Collect three inputs:

  1. The original task or prompt
  2. The agent's summary of what it changed
  3. The pull request diff against the intended base

If the summary and diff disagree with the task, stop. Correct the task or reject the PR. Do not review a solution to the wrong problem, and do not waste your precious development time.

Confirm CI status for build, lint, and tests. These are basic quality checks. Broad failures often reveal a PR that made sweeping changes across too many files or concerns. Failing checks are not a substitute for review, but passing checks are not approval either.

Review checklist

Work through the PR in this order:

Scope

  • Are the changed files expected for the task?
  • Did the agent add dependencies, config, or generated files?
  • Is there unrelated cleanup or reformatting?

Success criteria

  • Does the change meet the acceptance criteria from the original task?
  • Can you point to evidence in the diff or tests for each criterion?
  • Is anything marked done that the PR does not actually deliver?

Behavior

  • Does the main success path match the acceptance criteria?
  • Are authorization, validation, and error paths handled?
  • Are observability paths such as logging present where failures or security events need them?
  • Do migrations or API changes preserve compatibility?

Tests

  • Do tests fail when the implementation is wrong?
  • Did the same agent write both code and tests with one shared assumption?
  • Are edge cases named in the task covered?

Design

  • Does the change reuse existing helpers and patterns?
  • Are conventions such as naming adhered to?
  • Is the size proportionate to the task?
  • Would a maintainer understand this in six months?

Risk

  • What risk class is this change: low, medium, high, or critical?
  • Does the reviewer have enough domain context to approve it?
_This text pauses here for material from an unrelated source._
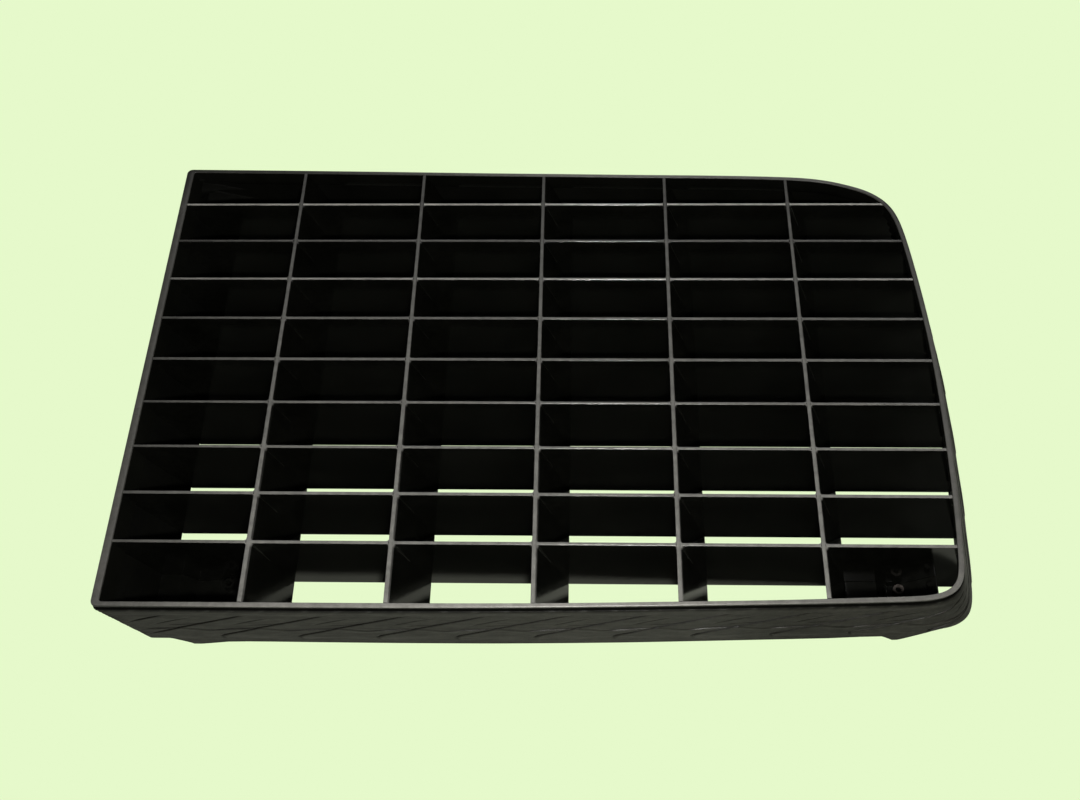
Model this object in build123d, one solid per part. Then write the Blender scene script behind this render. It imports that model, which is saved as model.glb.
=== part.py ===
from build123d import *
import os
from typing import NamedTuple

# Open-bottomed plug tray: a shallow casing, a rim ring, and a lattice of
# leaning long ribs and upright cross vanes that half-lap at every crossing.
# It is drawn in a lattice frame: X = 0 at the middle rib, Y = 0 at the middle
# vane, Z = 0 at the top plane, left at -X and front at -Y. Depths are measured
# down from the top plane. The export moves the parts so the foot tips reach Z = 0.

os.makedirs("parts", exist_ok=True)

# ---------------------------------------------------------------- dimensions
HEIGHT = 58.5            # top plane above the foot tips
SHIFT_X = -6.66          # lattice centre to the centre of the footprint
SHIFT_Y = 5.425
CLEAR = 0.15             # running gap at every fitted face

# Lattice
PITCH_X = 100.0          # rib to rib
PITCH_Y = 40.0           # vane to vane
N_RIBS = 5
N_VANES = 9
RIB_T = 3.0              # measured along X
VANE_T = 2.5
LATTICE_DEPTH = 56.6
RIB_LEAN = 0.3966        # X shift per mm of depth
HALF_DEPTH = 28.0        # where the half-lap slots meet
TENON = 1.2              # how far plate ends reach into the casing walls
TENON_TOP, TENON_BOTTOM = 22.0, 48.0
GROOVE_TOP = TENON_TOP - 0.3
SLOT_REACH = 5.0         # vane slots are cut this far past the vane and the top

RIB_X = [PITCH_X * (i - (N_RIBS - 1) / 2) for i in range(N_RIBS)]
VANE_Y = [PITCH_Y * ((N_VANES - 1) / 2 - j) for j in range(N_VANES)]  # vane 1 at the rear

# Rim. Four-value tuples are left, front, right, rear.
RIM_WIDTHS = (5.5, 3.2, 4.2, 3.3)      # top face
CORNER_R = 4.5           # plan radius of the two left corners, outside
CORNER_R_IN = 1.6        # and inside
FLANGE_T = 2.2
NECK_DEPTH = 14.0        # rim neck reaches this far down
NECK_TOP_OVERLAP = 0.2   # neck runs up into the flange
NECK_FIT = 0.2           # gap between neck and casing wall
NECK_LEANS = (0.45, 0.15)              # inner face, left and right, X per mm of depth

# Casing
CASING_TOP = 5.0
SHOULDER = 0.8           # stands proud of the rim, except on the left
CASING_INSETS = (0.0, -SHOULDER, -SHOULDER, -SHOULDER)
WALLS = (4.2, 2.8, 2.4, 2.8)
CASING_LEANS = (0.636, 0.358)          # side walls, left and right, X per mm of depth
DRAFT = 1.0 / 50.0       # front and rear walls lean in
LEFT_EDGE, RIGHT_EDGE = 56.4, 43.5     # bottom edges of the side walls
RETURN_LIP = 9.4         # bottom lip of the right wall, from the outer face
LIP_T = 2.6

# Corner plates, posts, lugs and screws
FLOOR_T = 3.0
VANE_GAP = 0.25          # plate to end vane
RIB_GAP = 0.3            # plate to end rib
POST_X, POST_Y = 240.0, 168.5   # half spacings of the mounting posts
POST_CX = 18.7           # centre of the post rectangle
POST_R, POST_HOLE_R, POST_LENGTH = 3.9, 2.2, 9.0
PAD_HALF_X, PAD_HALF_Y = 7.0, 5.6
PIN_OFFSET = 20.5        # post to pin, along X
PIN_R, PIN_LENGTH = 1.9, 6.0
LUG_HALF = 5.5           # half width, and screw axis to the lug's inner face
LUG_IN, LUG_OUT = 12.0, 8.0     # lug reach either side of the wall line
LUG_TOP = 36.0
LUG_GAP = 0.3            # lug to corner plate
SCREW_R = 2.0
SCREW_HEAD_R, SCREW_HEAD_T = 4.0, 2.3
SHANK_LENGTH = 12.4
SHANK_OVERLAP = 0.2      # shank runs into the head
HEAD_GAP = 0.05          # head to corner plate
RECESS_LENGTH, RECESS_WIDTH = 4.4, 1.0

# Construction limits, outside every part
REACH_X, REACH_Y = 360.0, 240.0
REACH_DEPTH = 70.0
LOFT_END = 60.0

# Plan outline of the rim (X, Y), from the front left corner round to the rear left
OUTLINE = [
    (-301.8, -211.05), (-222.0, -210.87), (-142.0, -210.75), (-62.0, -210.25),
    (18.0, -209.13), (98.0, -207.32), (168.0, -205.45), (218.0, -203.95),
    (247.0, -202.85), (262.0, -202.0), (274.0, -200.2), (283.5, -196.2),
    (289.9, -190.0), (293.4, -181.5), (295.3, -168.0), (297.4, -138.0),
    (299.3, -98.0), (300.3, -58.0), (300.5, -18.0), (299.7, 20.0),
    (297.5, 60.0), (294.4, 99.0), (291.2, 128.0), (287.6, 146.5),
    (283.0, 158.0), (276.0, 167.2), (265.5, 175.2), (252.5, 181.0),
    (239.0, 185.4), (225.5, 188.3), (212.0, 190.0), (198.0, 190.9),
    (146.0, 192.6), (80.0, 193.6), (13.5, 194.7), (-53.5, 195.8),
    (-121.0, 197.2), (-202.0, 198.7), (-300.8, 200.2),
]
OUTLINE_LEFT, OUTLINE_SPAN = -302.0, 602.5   # X range over which the lean is blended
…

Giving feedback agents can use

Write comments that name a location, a defect, and a constraint:

In src/auth/token.ts, validateExpiry compares now with created_at.
Use expires_at from the token record. Add a test for an expired token
whose created_at is still within the session duration.

Quote specific lines in markdown when you want the agent to find them with search or a targeted edit:

In `src/auth/token.ts`:

> if (now - token.created_at < SESSION_MS) {

Use `token.expires_at` instead of deriving expiry from `created_at`.

Prefer tooling that automatically includes the file path, line number, and quoted text in the review prompt. That gives the agent exact anchors instead of a vague description.

Avoid vague notes such as "clean this up" or "add better errors." An agent will guess, and the next revision will create new noise.

Send related findings together. Rank correctness and security above style. After the agent revises, review the delta first, then re-read the full final diff before approval.

Local review in Treq

Treq can review workspace changes before a remote PR exists. Comment on changed lines, finish the review, and send the prompt back to the agent in plan or edit mode. Treq already includes the file path, line context, and quoted text in that prompt automatically. See Changes and Reviews and Human in the Loop AI Code Review.

Common failure cases

Rubber-stamping a large agent PR. Reviewers skim when the diff is too big. Split the work into a stack or reject and ask for a narrower task.

Approving because CI is green. Agents can satisfy tests they wrote. Trace behavior against the acceptance criteria.

Editing the PR heavily by hand. Silent rewrites hide broken prompts and repo guidance. Prefer feedback and a revision round, with a restart when the approach is wrong. If you must take over, take over the PR entirely, or clear the prompt history before starting a new agent task on that branch so the next run does not inherit a confused thread.

Leaving the branch stale during review. Rebase or auto-rebase before final approval so you are not merging against an old base. See Auto-Rebasing AI Workspaces.